• [Structured object records]:
┄┄┄┄┄┄┄┄┄┄┄┄┄┄┄┄┄┄┄┄
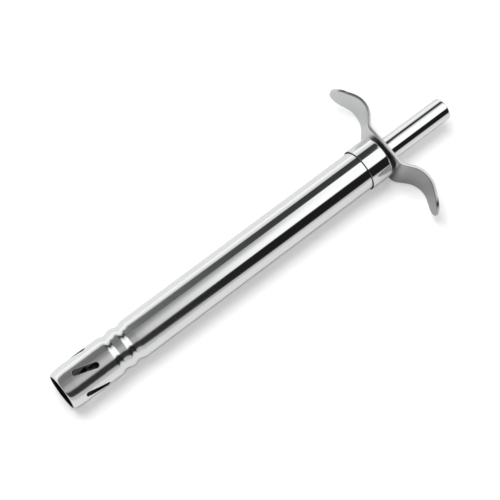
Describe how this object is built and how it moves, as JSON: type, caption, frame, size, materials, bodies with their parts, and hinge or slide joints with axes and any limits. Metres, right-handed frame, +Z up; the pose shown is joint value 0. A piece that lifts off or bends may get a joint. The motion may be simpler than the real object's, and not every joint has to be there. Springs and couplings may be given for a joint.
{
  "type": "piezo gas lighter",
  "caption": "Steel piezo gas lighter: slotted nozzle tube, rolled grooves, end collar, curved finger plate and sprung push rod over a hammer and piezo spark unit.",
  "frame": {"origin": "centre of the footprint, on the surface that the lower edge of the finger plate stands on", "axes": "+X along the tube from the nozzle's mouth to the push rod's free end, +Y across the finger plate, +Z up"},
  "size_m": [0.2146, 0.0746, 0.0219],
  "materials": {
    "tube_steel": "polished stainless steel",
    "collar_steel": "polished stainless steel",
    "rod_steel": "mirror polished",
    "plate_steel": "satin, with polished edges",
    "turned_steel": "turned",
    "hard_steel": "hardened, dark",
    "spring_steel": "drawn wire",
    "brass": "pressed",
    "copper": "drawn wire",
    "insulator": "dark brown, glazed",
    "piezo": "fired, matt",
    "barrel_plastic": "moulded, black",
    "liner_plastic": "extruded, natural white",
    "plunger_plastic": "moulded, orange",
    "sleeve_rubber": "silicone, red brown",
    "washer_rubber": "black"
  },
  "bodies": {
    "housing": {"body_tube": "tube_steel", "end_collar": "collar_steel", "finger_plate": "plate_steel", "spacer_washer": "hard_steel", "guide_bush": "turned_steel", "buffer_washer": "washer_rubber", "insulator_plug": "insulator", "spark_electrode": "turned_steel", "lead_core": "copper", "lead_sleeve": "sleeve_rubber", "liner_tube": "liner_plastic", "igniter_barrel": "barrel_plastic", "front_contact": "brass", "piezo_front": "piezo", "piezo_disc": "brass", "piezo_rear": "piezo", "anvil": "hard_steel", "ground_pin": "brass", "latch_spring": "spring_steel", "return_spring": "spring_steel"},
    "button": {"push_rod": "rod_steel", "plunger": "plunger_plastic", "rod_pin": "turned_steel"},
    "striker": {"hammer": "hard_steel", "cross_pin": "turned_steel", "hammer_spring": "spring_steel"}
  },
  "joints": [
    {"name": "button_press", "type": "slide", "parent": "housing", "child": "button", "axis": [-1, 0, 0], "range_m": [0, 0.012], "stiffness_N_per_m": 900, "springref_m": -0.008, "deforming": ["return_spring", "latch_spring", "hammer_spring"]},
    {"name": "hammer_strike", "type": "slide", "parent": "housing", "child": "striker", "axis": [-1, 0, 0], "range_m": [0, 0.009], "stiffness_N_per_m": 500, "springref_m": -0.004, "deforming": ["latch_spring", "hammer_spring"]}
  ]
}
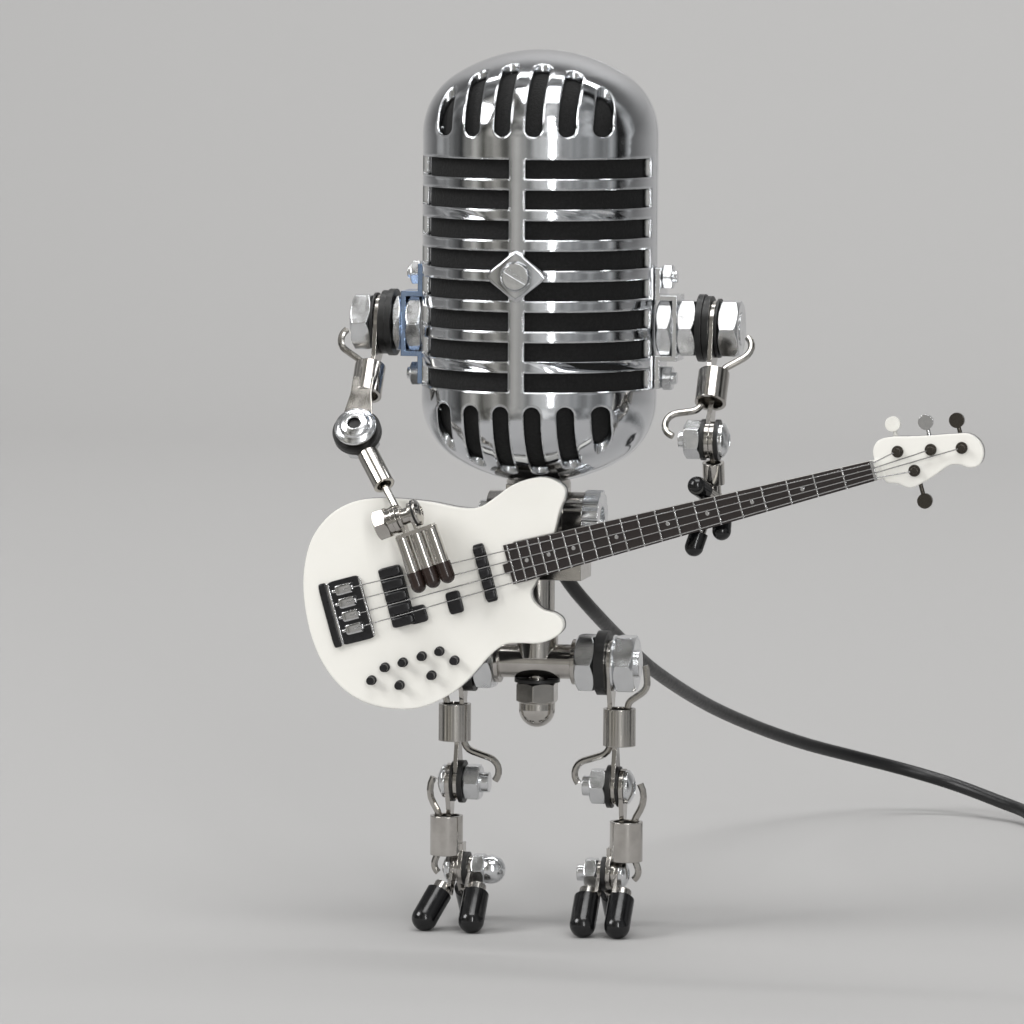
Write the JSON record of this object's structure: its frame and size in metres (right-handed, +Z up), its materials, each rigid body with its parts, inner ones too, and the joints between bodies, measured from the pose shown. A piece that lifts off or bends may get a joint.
┄┄┄┄┄┄┄┄┄┄┄┄┄┄┄┄┄┄┄┄
Here, the records must be output exactly and in full.

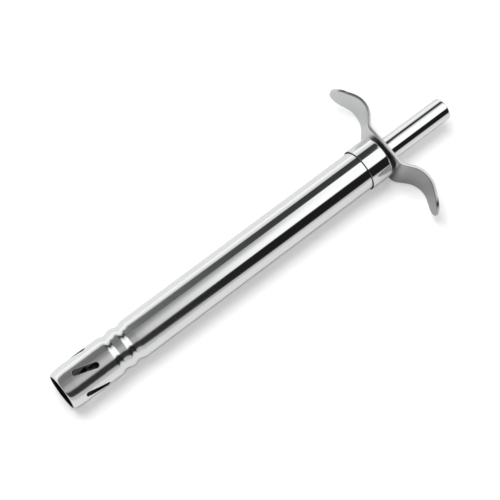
Describe how this object is built and how it moves, as JSON: type, caption, frame, size, materials, bodies with their parts, and hinge or slide joints with axes and any limits. Metres, right-handed frame, +Z up; the pose shown is joint value 0. A piece that lifts off or bends may get a joint. The motion may be simpler than the real object's, and not every joint has to be there. Springs and couplings may be given for a joint.
{
  "type": "piezo gas lighter",
  "caption": "Steel piezo gas lighter: slotted nozzle tube, rolled grooves, end collar, curved finger plate and sprung push rod over a hammer and piezo spark unit.",
  "frame": {"origin": "centre of the footprint, on the surface that the lower edge of the finger plate stands on", "axes": "+X along the tube from the nozzle's mouth to the push rod's free end, +Y across the finger plate, +Z up"},
  "size_m": [0.2146, 0.0746, 0.0219],
  "materials": {
    "tube_steel": "polished stainless steel",
    "collar_steel": "polished stainless steel",
    "rod_steel": "mirror polished",
    "plate_steel": "satin, with polished edges",
    "turned_steel": "turned",
    "hard_steel": "hardened, dark",
    "spring_steel": "drawn wire",
    "brass": "pressed",
    "copper": "drawn wire",
    "insulator": "dark brown, glazed",
    "piezo": "fired, matt",
    "barrel_plastic": "moulded, black",
    "liner_plastic": "extruded, natural white",
    "plunger_plastic": "moulded, orange",
    "sleeve_rubber": "silicone, red brown",
    "washer_rubber": "black"
  },
  "bodies": {
    "housing": {"body_tube": "tube_steel", "end_collar": "collar_steel", "finger_plate": "plate_steel", "spacer_washer": "hard_steel", "guide_bush": "turned_steel", "buffer_washer": "washer_rubber", "insulator_plug": "insulator", "spark_electrode": "turned_steel", "lead_core": "copper", "lead_sleeve": "sleeve_rubber", "liner_tube": "liner_plastic", "igniter_barrel": "barrel_plastic", "front_contact": "brass", "piezo_front": "piezo", "piezo_disc": "brass", "piezo_rear": "piezo", "anvil": "hard_steel", "ground_pin": "brass", "latch_spring": "spring_steel", "return_spring": "spring_steel"},
    "button": {"push_rod": "rod_steel", "plunger": "plunger_plastic", "rod_pin": "turned_steel"},
    "striker": {"hammer": "hard_steel", "cross_pin": "turned_steel", "hammer_spring": "spring_steel"}
  },
  "joints": [
    {"name": "button_press", "type": "slide", "parent": "housing", "child": "button", "axis": [-1, 0, 0], "range_m": [0, 0.012], "stiffness_N_per_m": 900, "springref_m": -0.008, "deforming": ["return_spring", "latch_spring", "hammer_spring"]},
    {"name": "hammer_strike", "type": "slide", "parent": "housing", "child": "striker", "axis": [-1, 0, 0], "range_m": [0, 0.009], "stiffness_N_per_m": 500, "springref_m": -0.004, "deforming": ["latch_spring", "hammer_spring"]}
  ]
}
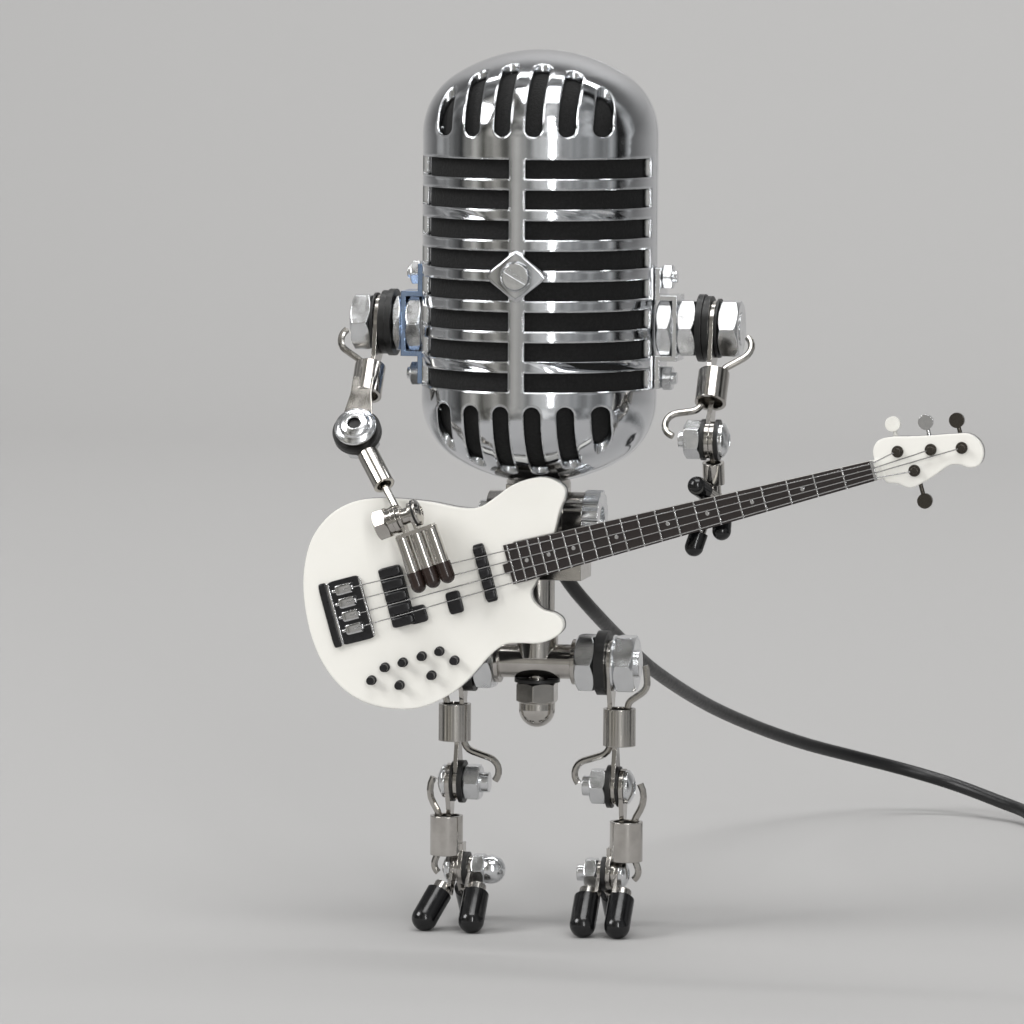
Write the JSON record of this object's structure: its frame and size in metres (right-handed, +Z up), its materials, each rigid body with its parts, inner ones too, and the joints between bodies, measured from the pose shown. A piece that lifts off or bends may get a joint.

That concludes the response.